TASK TO COMPLETE
Only the lines starting at the one with "smooth = []" and ending at the one with "cad_parts[node].hide_render = cad_parts[node].hide_viewport" should be copied, exactly and with both ends kept.

DATA
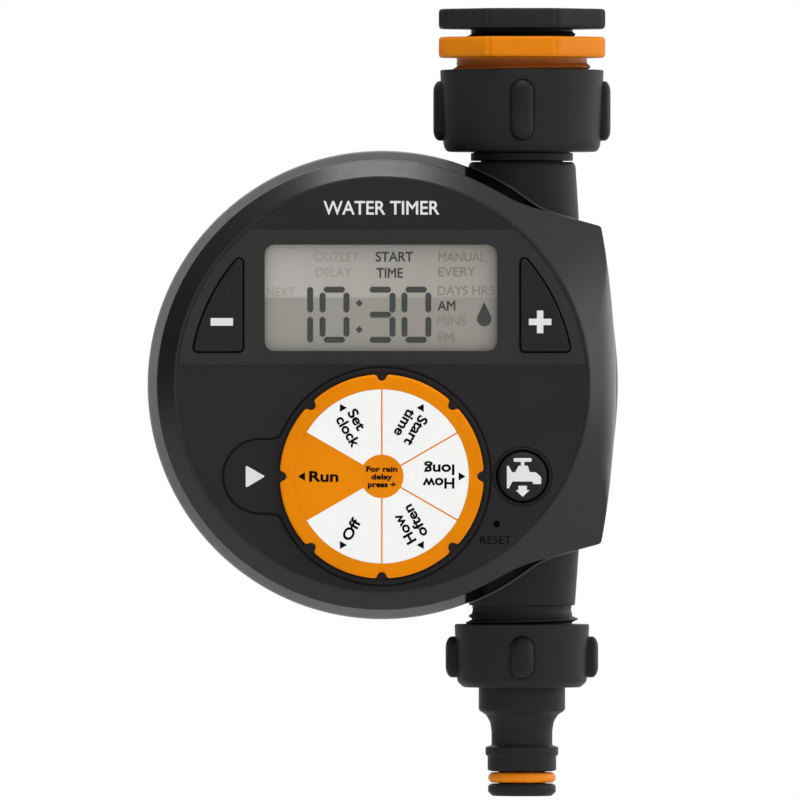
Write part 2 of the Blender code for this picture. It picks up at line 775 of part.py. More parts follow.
switch("minus_switch", DISC_X - BUTTON_STEM, BUTTON_STEM_Z, 6.0, -22.7, 1.7, -23.5)
switch("plus_switch", DISC_X + BUTTON_STEM, BUTTON_STEM_Z, 6.0, -22.7, 1.7, -23.5)
switch("manual_switch", MANUAL_X, MANUAL_Z, 6.0, -22.7, 1.7, -23.5)
switch("reset_switch", RESET_X, RESET_Z, 4.0, -22.6, 0, 0)
dial_switch = switch("dial_switch", DIAL_X, DIAL_Z, 16.0, -24.6, 0, 0)
cut(dial_switch, boss("dial_socket", 3.9, DIAL_X, DIAL_Z, -26, -20.9))


# ---------------------------------------------------------------- rear housing, door, batteries

def back_edge(y_at_rim):
    """Depth of the housing's back past its flat, falling away over the wing."""
    return lambda radius: y_at_rim - 0.35 * (radius - REAR_R)


housing = case_shell(
    "rear_housing",
    (
        (50.6, BACK_Y),
        (53.6, 28.6),
        (case_edge(REAR_R, 0.0), back_edge(26.0)),
        (case_edge(REAR_R, 0.0), SPLIT_Y),
        (case_edge(REAR_R, -4.7), SPLIT_Y),
        (case_edge(REAR_R, -4.7), SPLIT_Y + 2.0),
        (case_edge(REAR_R, -WALL), SPLIT_Y + 2.0),
        (case_edge(REAR_R, -WALL), back_edge(24.2)),
        (51.8, 26.8),
        (49.4, BACK_Y - 2.0),
    ),
    BACK_Y,
    BACK_Y - 2.0,
)
cut(housing, rod("housing_saddle", CORE_R + GAP, -20, -160))
bay_half_w, bay_half_h = BAY_WIDTH / 2, BAY_HEIGHT / 2
tub = box(
    "battery_tub",
    (BAY_X - bay_half_w - 3.4, 10.8, BAY_Z - bay_half_h - 3.4),
    (BAY_X + bay_half_w + 3.4, 28.4, BAY_Z + bay_half_h + 6.4),
)
join(housing, tub)
towers = [(x, z, 4.2, -2.6, 29.0 if x < 0 else 23.4) for x, z in SCREWS]
join(housing, cylinders("screw_towers", towers))
bay = box(
    "battery_bay",
    (BAY_X - bay_half_w, 12.0, BAY_Z - bay_half_h),
    (BAY_X + bay_half_w, 40.0, BAY_Z + bay_half_h),
)
rebate_size = (DOOR_WIDTH + 2 * GAP, DOOR_HEIGHT + 2 * GAP, DOOR_CORNER - 0.2)
rebate_outline = rounded_box(BAY_X, DOOR_Z, *rebate_size)
opening = plate("door_rebate", [rebate_outline], 27.0, 40.0)
ALONG_HINGE = dict(rotation=(0, math.radians(90), 0), at=(BAY_X, HINGE_Y, HINGE_Z))
join(opening, bay, rod("hinge_socket", 0.95, 20.0, -20.0, steps=12, **ALONG_HINGE))
cut(housing, opening)
cut(housing, cylinders("screw_holes", [(x, z, 1.8, -10, 12) for x, z in SCREWS]))
cut(housing, cylinders("screw_wells", [(x, z, 3.1, 9.7, 40) for x, z in SCREWS]))
finish(housing, GREY, 0.5)

door_outline = rounded_box(BAY_X, DOOR_Z, DOOR_WIDTH, DOOR_HEIGHT, DOOR_CORNER)
door = plate("battery_door", [door_outline], 28.4, 30.0)
cut(door, box("knuckle_room", (BAY_X - 30, 25, HINGE_Z - 0.2), (BAY_X + 30, 35, HINGE_Z + 5)))
join(door, rod("door_knuckle", 1.3, 17.0, -17.0, steps=16, **ALONG_HINGE))
join(door, rod("door_pins", 0.8, 19.8, -19.8, steps=12, **ALONG_HINGE))
finish(door, GREY, 0.5)

seal = plate(
    "battery_seal",
    [
        rounded_box(BAY_X, BAY_Z, BAY_WIDTH + 3.6, BAY_HEIGHT + 3.6, 1.5),
        rounded_box(BAY_X, BAY_Z, BAY_WIDTH + 0.8, BAY_HEIGHT + 0.8, 0.8),
    ],
    27.3,
    28.1,
)
finish(seal, SOFT_BLACK, 0.8)

for number, (x, up) in enumerate(((BAY_X - 8.3, 1), (BAY_X + 8.3, -1)), 1):
    cell = [(0, 25.2), (2.6, 25.2), (2.6, 24.0), (7.2, 24.0), (7.2, -24.6), (0, -24.6)]
    turn = (0, 0, 0) if up > 0 else (math.radians(180), 0, 0)
    battery = turned(f"battery_{number}", cell, steps=18, at=(x, BATTERY_Y, BAY_Z), rotation=turn)
    finish(battery, BRASS, 0.3, 0.8)
bridge = box("battery_bridge", (-68.0, 14.0, BAY_Z - 26.7), (-40.0, 25.5, BAY_Z - 26.1))
finish(bridge, STEEL, 0.3, 1.0)

for number, (x, z) in enumerate(SCREWS, 1):
    profile = [(0, 9.0), (1.35, 8.0), (1.35, -10.0), (2.9, -10.0), (2.9, -12.0), (0, -12.0)]
    screw = turned(f"case_screw_{number}", profile, steps=14, **facing(x, z))
    finish(screw, STEEL, 0.3, 1.0)


# ---------------------------------------------------------------- the coil's lead to the board


def catmull(a, b, c, d, t):
    """A point between b and c on the smooth curve through a, b, c and d."""
    a, b, c, d = (Vector(p) for p in (a, b, c, d))
    return 0.5 * (
        2 * b + (c - a) * t + (2 * a - 5 * b + 4 * c - d) * t**2 + (3 * b - a - 3 * c + d) * t**3
    )


def lead(name, points, radius):
    """A flexible lead along a smooth curve through its points."""
    curve = bpy.data.curves.new(name, "CURVE")
    curve.dimensions = "3D"
    curve.bevel_depth = radius * MM
    curve.bevel_resolution = 1
    curve.use_fill_caps = True
    spline = curve.splines.new("POLY")
    smooth = []
    padded = [points[0]] + list(points) + [points[-1]]
    for a, b, c, d in zip(padded, padded[1:], padded[2:], padded[3:]):
        for step in range(4):
            t = step / 4
            smooth.append(catmull(a, b, c, d, t))
    smooth.append(Vector(points[-1]))
    spline.points.add(len(smooth) - 1)
    for point, place in zip(spline.points, smooth):
        point.co = (*(place * MM), 1)
    return as_mesh(add(name, curve))


LEAD_ROUTE = (
    (-42, 0, -76.2),
    (-42, -1, -72.5),
    (-41, -6, -69.5),
    (-40, -12, -68.5),
    (-40, -17.6, -68.5),
)
finish(lead("solenoid_lead", LEAD_ROUTE, 0.9), RED_RUBBER, 0.6)
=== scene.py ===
"""The visual model of a hose-tap irrigation timer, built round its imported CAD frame.

Lengths are in millimetres and are scaled by MM where a mesh is made. Places come from the frame
where a CAD node gives them. The case's outline is drawn round its disc's centre.
"""

import math

import bmesh
import bpy
from mathutils import Matrix, Vector


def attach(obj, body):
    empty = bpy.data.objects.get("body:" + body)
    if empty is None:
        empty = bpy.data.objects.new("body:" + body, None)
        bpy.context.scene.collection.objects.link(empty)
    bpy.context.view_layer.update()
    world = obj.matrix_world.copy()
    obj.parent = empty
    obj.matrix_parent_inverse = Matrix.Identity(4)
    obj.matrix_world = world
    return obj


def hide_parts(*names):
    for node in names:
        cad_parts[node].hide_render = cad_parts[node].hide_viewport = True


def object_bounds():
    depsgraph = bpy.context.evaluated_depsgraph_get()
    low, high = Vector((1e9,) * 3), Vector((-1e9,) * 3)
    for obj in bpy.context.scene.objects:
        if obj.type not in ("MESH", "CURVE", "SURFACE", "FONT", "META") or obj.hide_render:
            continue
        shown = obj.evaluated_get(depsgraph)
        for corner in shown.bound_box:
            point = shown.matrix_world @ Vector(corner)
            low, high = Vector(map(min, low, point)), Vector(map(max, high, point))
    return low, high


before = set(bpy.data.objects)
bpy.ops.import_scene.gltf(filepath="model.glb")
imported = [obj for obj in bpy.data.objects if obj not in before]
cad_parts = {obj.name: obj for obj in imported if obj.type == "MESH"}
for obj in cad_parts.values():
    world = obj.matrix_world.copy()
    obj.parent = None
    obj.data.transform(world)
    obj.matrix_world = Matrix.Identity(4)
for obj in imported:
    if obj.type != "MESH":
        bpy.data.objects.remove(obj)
cad_box = [list(corner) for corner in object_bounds()]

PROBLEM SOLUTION
    smooth = []
    padded = [points[0]] + list(points) + [points[-1]]
    for a, b, c, d in zip(padded, padded[1:], padded[2:], padded[3:]):
        for step in range(4):
            t = step / 4
            smooth.append(catmull(a, b, c, d, t))
    smooth.append(Vector(points[-1]))
    spline.points.add(len(smooth) - 1)
    for point, place in zip(spline.points, smooth):
        point.co = (*(place * MM), 1)
    return as_mesh(add(name, curve))


LEAD_ROUTE = (
    (-42, 0, -76.2),
    (-42, -1, -72.5),
    (-41, -6, -69.5),
    (-40, -12, -68.5),
    (-40, -17.6, -68.5),
)
finish(lead("solenoid_lead", LEAD_ROUTE, 0.9), RED_RUBBER, 0.6)
=== scene.py ===
"""The visual model of a hose-tap irrigation timer, built round its imported CAD frame.

Lengths are in millimetres and are scaled by MM where a mesh is made. Places come from the frame
where a CAD node gives them. The case's outline is drawn round its disc's centre.
"""

import math

import bmesh
import bpy
from mathutils import Matrix, Vector


def attach(obj, body):
    empty = bpy.data.objects.get("body:" + body)
    if empty is None:
        empty = bpy.data.objects.new("body:" + body, None)
        bpy.context.scene.collection.objects.link(empty)
    bpy.context.view_layer.update()
    world = obj.matrix_world.copy()
    obj.parent = empty
    obj.matrix_parent_inverse = Matrix.Identity(4)
    obj.matrix_world = world
    return obj


def hide_parts(*names):
    for node in names:
        cad_parts[node].hide_render = cad_parts[node].hide_viewport = True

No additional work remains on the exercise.